J'avais mis au défi Fred, de Démocrate sans frontière, de me dire ce qu'il pensait du classement des démocraties par l'EUI. Il l'a fait. Je rebondis sur son étonnement, le 4ème critère de The Economist, la culture démocratique.

C'est pour moi un aspect essentiel d'autant qu'il conditionne la participation politique, et surtout, ce que le peuple est près à accepter ou non. Notamment, les leaders sans partage du pouvoir, la théocratie et les régimes militaires. Pour qu'une démocratie fonctionne, elle doit faire consensus. C'est une condition sine qua non, et c'est bien pour cela qu'elle échoue partout où ce n'est pas le cas. Si la démocratie a repris avec une telle vitalité et une telle facilité en Tchécoslovaquie, au lendemain de la Révolution de velours, c'est que 40 années de communisme et sept années de nazisme n'avaient pu mettre sous l'éteignoir la culture démocratique de ce pays, considérablement développée dans l'entre-deux guerres. Partout où elle avait été moins solidement implantée en Europe orientale, elle s'est imposée avec moins de facilité. Il en va des peuples comme des caractères et des vertus d'Aristote dans son éthique à Nicomaque. Même si la disposition y est moindre, en pratiquant, on peut acquérir les moeurs démocratiques. Mais c'est plus long et cela demande plus d'efforts.

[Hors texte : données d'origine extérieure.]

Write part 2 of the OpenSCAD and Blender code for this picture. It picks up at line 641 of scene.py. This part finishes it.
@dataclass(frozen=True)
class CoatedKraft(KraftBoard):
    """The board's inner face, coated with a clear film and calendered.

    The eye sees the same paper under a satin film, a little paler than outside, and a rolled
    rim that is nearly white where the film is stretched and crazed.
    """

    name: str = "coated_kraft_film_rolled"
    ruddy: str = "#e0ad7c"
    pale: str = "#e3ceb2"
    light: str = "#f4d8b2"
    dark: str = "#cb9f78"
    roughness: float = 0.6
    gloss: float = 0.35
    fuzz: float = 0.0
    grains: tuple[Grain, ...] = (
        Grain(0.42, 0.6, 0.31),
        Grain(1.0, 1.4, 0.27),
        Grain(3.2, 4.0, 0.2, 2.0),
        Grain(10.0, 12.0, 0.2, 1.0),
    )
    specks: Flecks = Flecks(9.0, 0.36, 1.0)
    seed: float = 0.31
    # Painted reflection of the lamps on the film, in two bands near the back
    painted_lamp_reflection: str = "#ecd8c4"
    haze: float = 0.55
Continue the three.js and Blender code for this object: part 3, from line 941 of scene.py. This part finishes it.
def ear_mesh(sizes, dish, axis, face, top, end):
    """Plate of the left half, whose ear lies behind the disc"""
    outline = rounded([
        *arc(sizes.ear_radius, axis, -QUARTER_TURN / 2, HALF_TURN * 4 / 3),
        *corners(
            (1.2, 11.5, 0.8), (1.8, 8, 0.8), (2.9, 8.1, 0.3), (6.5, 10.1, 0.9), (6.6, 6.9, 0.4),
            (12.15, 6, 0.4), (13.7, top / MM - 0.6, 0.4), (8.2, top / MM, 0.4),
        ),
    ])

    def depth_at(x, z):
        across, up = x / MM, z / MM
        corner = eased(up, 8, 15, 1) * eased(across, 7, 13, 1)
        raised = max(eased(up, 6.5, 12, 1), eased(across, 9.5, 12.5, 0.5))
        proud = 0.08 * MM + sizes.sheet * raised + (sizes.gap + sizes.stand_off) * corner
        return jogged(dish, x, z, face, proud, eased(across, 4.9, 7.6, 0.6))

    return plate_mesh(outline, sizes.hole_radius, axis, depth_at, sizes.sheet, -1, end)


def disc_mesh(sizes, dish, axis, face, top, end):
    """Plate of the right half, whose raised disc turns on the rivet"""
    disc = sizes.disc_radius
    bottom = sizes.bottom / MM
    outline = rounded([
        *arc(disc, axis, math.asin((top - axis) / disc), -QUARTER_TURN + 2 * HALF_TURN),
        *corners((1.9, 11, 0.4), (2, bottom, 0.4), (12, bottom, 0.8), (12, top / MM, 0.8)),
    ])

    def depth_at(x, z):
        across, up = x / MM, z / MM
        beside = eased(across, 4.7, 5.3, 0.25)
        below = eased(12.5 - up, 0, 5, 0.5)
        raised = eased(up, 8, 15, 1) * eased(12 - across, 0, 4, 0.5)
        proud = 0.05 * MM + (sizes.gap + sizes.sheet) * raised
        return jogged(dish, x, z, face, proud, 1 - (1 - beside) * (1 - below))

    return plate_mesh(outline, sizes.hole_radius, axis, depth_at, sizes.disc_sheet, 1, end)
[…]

Mais, in fine, je m'accorde surtout avec l'idée que François Bayrou développe dans son Abus de pouvoir sur les peuples et l'histoire des peuples : les peuples, comme les individus, ont une mémoire, les souvenirs fussent-ils logés dans leur inconscient collectif. Cette mémoire n'est pas seulement politique : qui se souvient que la Pologne était plus développée économiquement que l'Espagne en 1939 ? ou, pour reprendre l'exemple de la Tchécoslovaquie, que ce pays avait une industrie florissante (armements, automobiles, chaussures, pour citer quelques fleurons emblématiques) ? Rien d'étonnant à ce que Polonais et Tchèques se soient assez vite retrouvés à l'aise dans une économie moderne. Je pourrais multiplier ainsi les exemples. Bref, quand la démocratie s'est implantée dans la culture collective d'un peuple, assurément, la solidité d'un régime démocratique y est plus assûrée. The economist a donc bien raison de donner une telle importance à ce critère.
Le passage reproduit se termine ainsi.